Februar 13, 2014

Berlinale 2014: LIGHT OF COMPASSION [NASAKE NO HIKARI aka. DAS LICHT DES HERZENS] (1926)

Von wenigen Ausnahmen vereinzelt zugänglicher Frühwerke bekannter Vorzeigeregisseure (etwa durch Criterions Eclipse-Serie) abgesehen, ist japanisches Kino aus der Stummfilmzeit selbst über einschlägige, cinephil-obskure Bezugswege nicht problemlos (ein)sehbar. Umso schöner, wenn zumindest die Berlinale alljährlich mit raren Kopien und potenziellen Entdeckungen einer Ära lockt, die selbst bei Japanfilmfreunden noch weitgehend unerforscht sein dürfte.

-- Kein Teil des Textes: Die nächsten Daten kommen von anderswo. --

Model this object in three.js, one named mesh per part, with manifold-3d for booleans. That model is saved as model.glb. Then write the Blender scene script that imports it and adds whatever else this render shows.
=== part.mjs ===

Light of Compassion, 88 Jahre nach seiner Entstehung erstmals (und mit Sicherheit auch einmalig) in Deutschland zu sehen, ist nun leider wahrlich kein gehobener Schatz der Filmgeschichte, und dennoch bin ich froh, ihn gesehen zu haben. Mit sozialmoralischem Anliegen inszeniert (und tatsächlich kultusministerial in Auftrag gegeben), ist die Geschichte eines verarmten Jungen, der durch die gönnerhaften Eltern einer ungleich wohl situierten Mitschülerin doch noch seinen Platz in der Gesellschaft findet, insgesamt schon schwer erträglich. Humanismus-Einmaleins aus dem Lehrbuch, das Aufstiegschancen als Selbsterniedrigung aus Fleiß und Bittstellerei missversteht, und die sozialen Gefälle eher bestätigt als aufbricht. Vom ideologischen Nonsens und der heute beinahe amüsant anmutenden Simplifizierung der Problematik abgesehen, ist das Soziallehrstück aber auch von einer Naivität beseelt, die wenigstens nicht wehtut. Und es gibt schlimmeres, als dem Regie- und Kamerapionier Henry Kotani (eine Schlüsselfigur in der Geschichte der Shochiku-Studios) bei der Arbeit zuzuschauen – denn wie gesagt: dass man es überhaupt kann, ist schon ein Gewinn.